Capt. Temple has changed the title of Panjáb Notes and Queries, after the completion of the volume in September last, to Indian Notes and Queries. Under the new title the periodical will include the whole of India, Burma, and the Far East within its scope; and, in order to render its pages as accurate as possible, Capt. Temple has secured the assistance in the editorial department of several prominent Orientalists, among whom may be mentioned: Messrs. W. Crooke, of the North-West Provinces; M. L. Danes, of the Panjáb; R. K. Douglas, of the British Museum; D. W. Ferguson, of Ceylon; J. F. Fleet, the epigraphist; G. A. Grierson, of Bengal; D. J. A. Hervey, of Malacca; E. H. Man, of the Andaman Islands; R. Sewell, of Madras; and G. Watt, of the Indian and Colonial Exhibition.
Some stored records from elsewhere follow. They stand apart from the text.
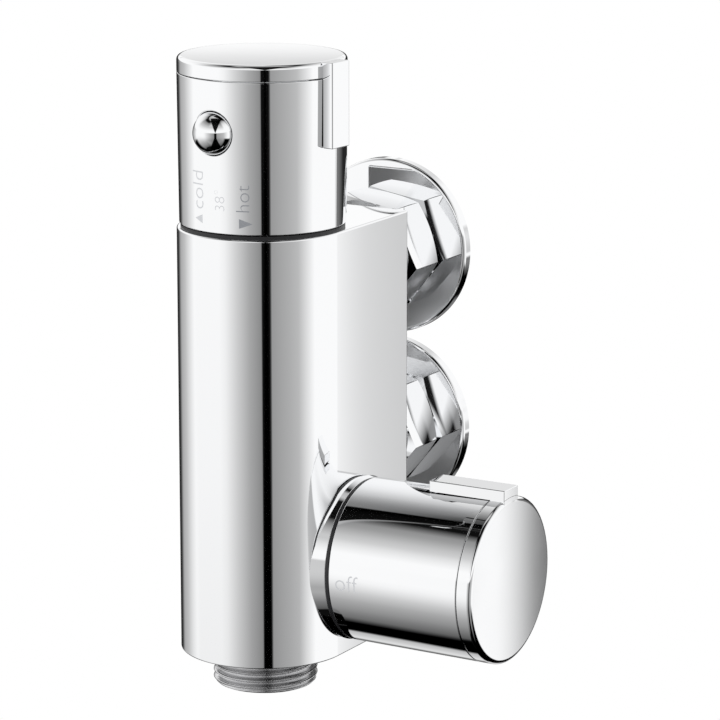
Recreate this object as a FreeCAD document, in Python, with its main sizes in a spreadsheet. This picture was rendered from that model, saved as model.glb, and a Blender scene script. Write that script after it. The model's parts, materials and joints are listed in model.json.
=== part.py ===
import FreeCAD, Part
import math
import os
import re

import Sketcher

# Thermostatic shower mixing valve for a wall. Both water pipes come out of the wall one
# above the other. The temperature knob stands on top, the flow knob on the right side.
# Frame: origin on the wall, at the upper inlet's axis. +Z up, -Y to the user, +X to the
# flow knob. Lengths are millimetres.

# Each size: name, value, what it is.
SIZES = [
    ("wall_distance", 65.5, "wall to the valve's upright axis"),
    ("inlet_spacing", 47.5, "between the two inlet axes"),
    ("body_radius", 21.35, "round front of the body"),
    ("body_depth", 35.45, "upright axis to the body's rear face"),
    ("body_top", 15.7, "body top above the upper inlet"),
    ("body_height", 108.3, "height of the body"),
    ("rim_rounding", 0.5, "rounding of the body's top rim"),
    ("flow_offset", 11.6, "flow knob's axis behind the upright axis"),
    ("flow_share", 0.534653, "flow knob's place between lower port and outlet socket"),
    ("boss_inset", 0.2, "flow knob's boss inside the knob's foot"),
    ("boss_rise", 1.4, "flow knob's boss beyond the body's flat side"),
    ("running_gap", 0.05, "radial clearance of turning and sliding fits"),
    ("seat_gap", 0.03, "radial clearance of fixed fits"),
    ("knob_inset", 0.35, "knob inside the body's outline"),
    ("knob_taper", 0.3, "knob's foot inside its cap"),
    ("knob_gap", 1.15, "body to the knob's foot"),
    ("knob_length", 41.4, "foot to end face"),
    ("knob_wall", 2.2, "wall of the knob sleeve"),
    ("cap_length", 4.15, "cap's visible band"),
    ("cap_rounding", 0.8, "rounding of the cap's edge"),
    ("cap_plate", 2.4, "cap's end plate"),
    ("spigot_length", 3.0, "cap's spigot in the sleeve"),
    ("spigot_wall", 1.6, "wall of the spigot"),
    ("fin_width", 7.2, "grip fin across"),
    ("fin_rise", 2.6, "grip fin above the knob"),
    ("fin_length", 21.0, "grip fin along the knob"),
    ("fin_root", 3.0, "grip fin inside the cap"),
    ("fin_gap", 0.15, "grip fin above the sleeve"),
    ("fin_rounding", 0.35, "rounding of the fin's outer edges"),
    ("knob_turn", -4.5, "turn of the temperature knob at 38 degrees, in degrees"),
    ("hub_radius", 8.2, "knob hub"),
    ("hub_gap", 0.8, "hub above the cartridge neck"),
    ("web_thickness", 3.0, "web that carries the hub"),
    ("insert_radius", 5.5, "splined insert in the hub"),
    ("insert_length", 7.5, "length of the insert"),
    ("screw_radius", 1.6, "knob screw"),
    ("screw_hole", 2.0, "knob screw's clearance hole"),
    ("screw_length", 7.0, "knob screw under its head"),
    ("screw_head", 3.2, "radius of the knob screw's head"),
    ("screw_head_height", 2.2, "height of the knob screw's head"),
    ("spindle_radius", 4.0, "both spindles"),
    ("spindle_end_gap", 0.3, "spindle end to the hub's web"),
    ("neck_radius", 7.5, "necks of cartridge and headwork"),
    ("neck_length", 5.3, "necks above their mounting faces"),
    ("neck_gap", 0.1, "stop rings around the necks"),
    ("stop_inset", 0.3, "stop ring inside the knob's foot"),
    ("stop_thickness", 0.85, "stop ring's plate"),
    ("lug_height", 2.1, "stop lug above its plate"),
    ("lug_width", 3.0, "stop lug along the ring"),
    ("button_height", 25.6, "button above the body's top"),
    ("button_radius", 5.42, "button head"),
    ("button_hole", 5.5, "button hole in the sleeve"),
    ("button_inset", 1.4, "centre of the button's dome inside the knob"),
    ("button_travel", 2.8, "stroke of the button"),
    ("flange_radius", 6.6, "button flange"),
    ("flange_inset", 1.8, "flange's front inside the sleeve's bore"),
    ("flange_thickness", 2.0, "button flange"),
    ("tail_radius", 2.2, "button's guide rod"),
    ("tail_reach", 6.8, "knob axis to the guide rod's end"),
    ("arm_width", 4.0, "button's stop arm"),
    ("arm_gap", 0.3, "stop arm above the stop lug"),
    ("arm_slot", 0.4, "slot beside the stop arm"),
    ("guide_inner", 5.5, "knob axis to the guide block's near face"),
    ("guide_outer", 9.0, "knob axis to the guide block's far face"),
    ("guide_width", 10.0, "guide block across"),
    ("bore_radius", 14.5, "cartridge bore"),
    ("bore_floor", 10.5, "cartridge bore above the flow knob's axis"),
    ("recess_radius", 16.0, "recess for the retaining nut"),
    ("recess_depth", 5.0, "recess for the retaining nut"),
    ("nut_clearance", 0.1, "retaining nut in its recess"),
    ("nut_thickness", 3.5, "retaining nut"),
    ("nut_bore", 8.5, "retaining nut's bore"),
    ("collar_gap", 0.1, "cartridge collars in the bore"),
    ("annulus_radius", 12.2, "cartridge at its water rings"),
    ("collar_top_end", 8.8, "top collar ends this far under the body's top"),
    ("collar_middle", 35.7, "middle collar begins"),
    ("collar_middle_end", 41.7, "middle collar ends"),
    ("collar_height", 3.6, "bottom collar"),
    ("cartridge_foot", 1.6, "water space under the cartridge"),
    ("slide_radius", 9.8, "bore in the cartridge"),
    ("slide_top", 12.7, "cartridge's bore begins"),
    ("window_radius", 1.9, "water windows in the cartridge"),
    ("window_upper", 32.9, "upper windows under the body's top"),
    ("window_lower", 52.1, "lower windows under the body's top"),
    ("groove_width", 1.6, "O-ring grooves"),
    ("groove_depth", 1.25, "O-ring grooves"),
    ("ring_gap", 0.05, "O-rings in their grooves"),
    ("seat_bore", 6.0, "spring seat's bore"),
    ("seat_height", 2.0, "spring seat"),
    ("thread_radius", 5.5, "spindle's lead screw"),
    ("thread_length", 13.8, "spindle's lead screw"),
    ("adjuster_top", 21.7, "adjusting nut under the body's top"),
    ("adjuster_web", 5.0, "adjusting nut's threaded web"),
    ("adjuster_skirt", 2.0, "adjusting nut's skirt"),
    ("shuttle_bore", 8.2, "shuttle sleeve's bore"),
    ("shuttle_web_top", 42.0, "shuttle's web under the body's top"),
    ("shuttle_web", 2.0, "shuttle's web"),
    ("shuttle_hole", 1.3, "water holes in the shuttle's web"),
    ("shuttle_hole_ring", 6.2, "ring of the water holes"),
    ("wax_radius", 4.2, "wax element's bulb"),
    ("wax_rise", 11.1, "bulb's end above the cartridge's end"),
    ("wax_flange", 5.8, "wax element's flange"),
    ("wax_flange_height", 1.5, "wax element's flange"),
    ("wax_piston", 1.5, "wax element's piston"),
    ("wax_cap", 7.6, "wax element's spring cap"),
    ("wax_cap_height", 1.2, "wax element's spring cap"),
    ("wax_cap_top", 36.3, "spring cap under the body's top"),
    ("return_coil", 6.9, "return spring's coil radius"),
    ("return_wire", 0.7, "return spring's wire radius"),
    ("overload_coil", 6.0, "overload spring's coil radius"),
    ("overload_wire", 0.7, "overload spring's wire radius"),
    ("button_coil", 3.4, "button spring's coil radius"),
    ("button_wire", 0.35, "button spring's wire radius"),
    ("check_coil", 3.2, "check valve spring's coil radius"),
    ("check_wire", 0.35, "check valve spring's wire radius"),
    ("port_radius", 5.8, "inlet ports in the body"),
    ("tail_thread", 10.48, "threaded rear ports"),
    ("tail_depth", 9.5, "threaded rear ports"),
    ("tail_clearance", 0.08, "inlet tail in its port"),
    ("tail_neck", 10.9, "inlet tail's neck"),
    ("tail_flange", 12.9, "inlet tail's flange"),
    ("tail_flange_height", 2.6, "inlet tail's flange"),
    ("tail_bore", 6.0, "inlet tail's narrow bore"),
    ("nut_across", 29.0, "union nut across its flats"),
    ("nut_length", 13.9, "union nut"),
    ("nut_lip", 3.5, "union nut's lip"),
    ("nut_lip_bore", 11.1, "union nut's lip"),
    ("nut_thread", 13.3, "union nut's thread"),
    ("nut_chamfer", 1.1, "union nut's corners"),
    ("nut_turn", -9.0, "how the union nuts stopped, in degrees"),
    ("nut_wall_gap", 0.2, "union nut to the rosette"),
    ("joint_plane", 9.0, "wall to the union's sealing face"),
    ("washer_thickness", 2.0, "sealing washer"),
    ("washer_inner", 8.3, "sealing washer"),
    ("washer_outer", 12.6, "sealing washer"),
    ("strainer_radius", 8.1, "strainer"),
    ("strainer_thickness", 0.6, "strainer"),
    ("union_radius", 13.22, "wall union's thread, G 3/4"),
    ("pipe_radius", 10.48, "wall union's pipe end, G 1/2"),
    ("pipe_length", 13.0, "pipe end behind the wall"),
    ("pipe_shoulder", 1.2, "wall union's shoulder in front of the wall"),
    ("pipe_bore", 7.0, "wall union's waterway"),
    ("rosette_radius", 23.2, "wall rosette"),
    ("rosette_depth", 3.2, "wall rosette"),
    ("rosette_sheet", 1.2, "wall rosette's wall"),
    ("rosette_rounding", 1.0, "wall rosette's shoulder"),
    ("rosette_hole", 13.6, "wall rosette's hole"),
    ("check_radius", 8.0, "pocket for the check valve"),
    ("check_depth", 15.0, "pocket for the check valve"),
    ("check_bore", 6.0, "check valve's bore"),
    ("check_lip", 4.5, "check valve's seat"),
    ("check_lip_height", 1.5, "check valve's seat"),
    ("check_mouth", 2.9, "check valve's mouth"),
    ("check_front_gap", 0.6, "check valve behind the joint"),
    ("check_spider", 1.2, "check valve's spider"),
    ("check_hole", 1.4, "holes in the spider"),
    ("check_hole_ring", 3.7, "ring of the spider's holes"),
    ("poppet_radius", 5.5, "check valve's poppet"),
    ("poppet_thickness", 1.8, "check valve's poppet"),
    ("poppet_seat_gap", 0.1, "poppet to its seat"),
    ("stem_radius", 1.2, "poppet's stem"),
    ("stem_length", 7.7, "poppet's stem"),
    ("outlet_thread", 13.22, "outlet thread, G 3/4"),
    ("outlet_length", 9.1, "outlet below the body"),
    ("outlet_undercut", 12.3, "outlet's thread runout"),
    ("outlet_undercut_height", 1.0, "outlet's thread runout"),
    ("outlet_chamfer", 0.9, "outlet thread's start"),
    ("outlet_bore", 9.0, "outlet waterway"),
    ("outlet_overlap", 2.0, "outlet waterway into the headwork's bore"),
    ("socket_radius", 12.0, "threaded socket for the outlet"),
    ("socket_depth", 9.0, "threaded socket for the outlet"),
    ("mix_passage", 3.5, "passage under the cartridge"),
    ("mix_left", 4.0, "passage left of the upright axis"),
    ("mix_back", 8.0, "passage behind the upright axis"),
    ("flow_bore", 9.0, "bore for the flow headwork"),
    ("flow_depth", 19.35, "bore for the flow headwork"),
    ("flow_recess", 10.6, "recess for the headwork's flange"),
    ("flow_recess_depth", 2.0, "recess for the headwork's flange"),
    ("flow_port", 5.0, "waterway to the ceramic discs"),
    ("flow_port_depth", 31.35, "waterway to the ceramic discs"),
    ("skirt_radius", 8.0, "headwork's skirt"),
    ("skirt_bore", 6.7, "headwork's skirt"),
    ("skirt_roof", 7.35, "skirt's inner end under the side face"),
    ("skirt_window", 1.5, "windows in the skirt"),
    ("skirt_window_depth", 11.0, "windows under the side face"),
    ("disc_radius", 6.62, "ceramic discs"),
    ("disc_thickness", 2.5, "ceramic discs"),
    ("disc_gap", 0.05, "between the ceramic discs"),
    ("disc_port", 1.7, "ports in the discs"),
    ("disc_port_offset", 3.4, "ports off the centre"),
    ("seal_height", 1.2, "rubber seat under the discs"),
    ("driver_radius", 6.4, "spindle's flange in the skirt"),
    ("driver_height", 1.9, "spindle's flange in the skirt"),
    ("stem_waist", 3.3, "spindle between flange and discs"),
    ("tongue_width", 2.4, "tongue that turns the disc"),
    ("tongue_length", 5.8, "tongue that turns the disc"),
    ("tongue_depth", 0.9, "tongue that turns the disc"),
]

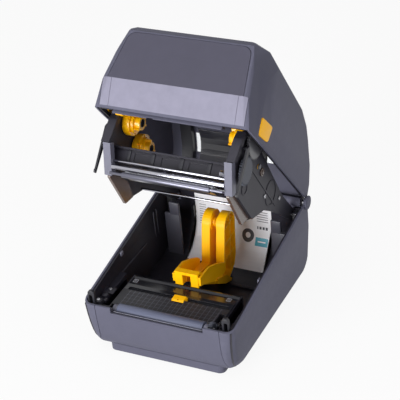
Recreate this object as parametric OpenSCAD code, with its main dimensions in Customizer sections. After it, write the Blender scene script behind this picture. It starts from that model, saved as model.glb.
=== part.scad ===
// Desktop thermal transfer label printer with its lid standing open.
// Base, lid and print carriage are drawn closed, then swung open about their own hinges.

/* [Base] */
// Width across the rim of the base
base_w = 202; // [190:1:244]
// Length of the base from the front rim to the rear wall
base_l = 243.75; // [225:0.25:294]
// Height of the front rim above the table
rim_h = 76; // [70:1:92]
// Rise of the rim from front to rear
rim_rise = 37.8; // [30:0.1:46]
// Thickness of the outer walls
wall = 2.5; // [1.8:0.1:3.2]
// Thickness of the inner tray
tray_wall = 2.5; // [1.8:0.1:3]
// Depth that the front panel tucks in towards its lower edge
front_tuck = 15; // [8:1:20]

/* [Lid] */
// Height of the lid's top above the front rim
lid_h = 112; // [100:1:136]
// Overhang of the lid's face in front of the rim
lid_overhang = 22.4; // [14:0.2:27]
// Height of the pale band across the lid's front
band_h = 32.5; // [24:0.5:40]
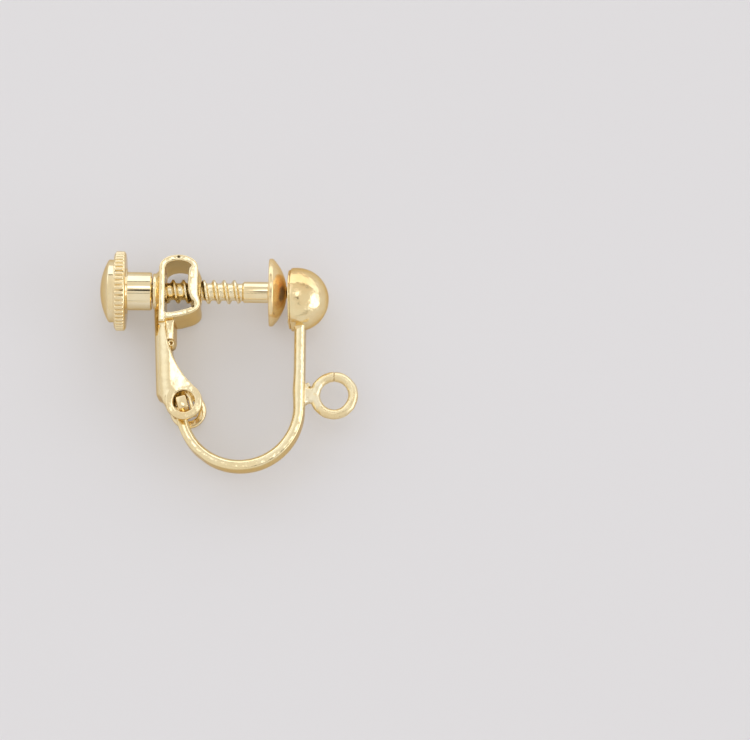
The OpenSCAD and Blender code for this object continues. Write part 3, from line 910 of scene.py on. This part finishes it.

The periodical will be conducted on the same lines as hitherto, and the first number under the new title will contain notes from Aden, Afghanistan, Assam, Bengal, Bihar, Bombay, Burma, Central Provinces, Ceylon, Chamba, China, Gujarat, Java, Korea, Kumaun, Madras, Manipur, Nepal, North-West Provinces, Oudh, Panjáb, Rajputana, Shansi, Sikkim, Sindh, Singapore.

Besides several Foreign Members who have joined the Society during the past year are nine residing in India, including their Highnesses the Maharajahs of Travancore and Cooch Behar.

It is hoped to place before the Members very shortly a scheme for completing the long-projected Handbook of Folk-Lore.

The Rev. J. Hinton Knowles is collecting material for a work on the Religious Systems of the Kashmirs.

  1. M. Cosquin shares with Artemus Ward the opinion, only we fear too well-founded, that "Injuns are pizen wherever met with."
  2. We thank thee, Schopenhauer, for teaching us that word.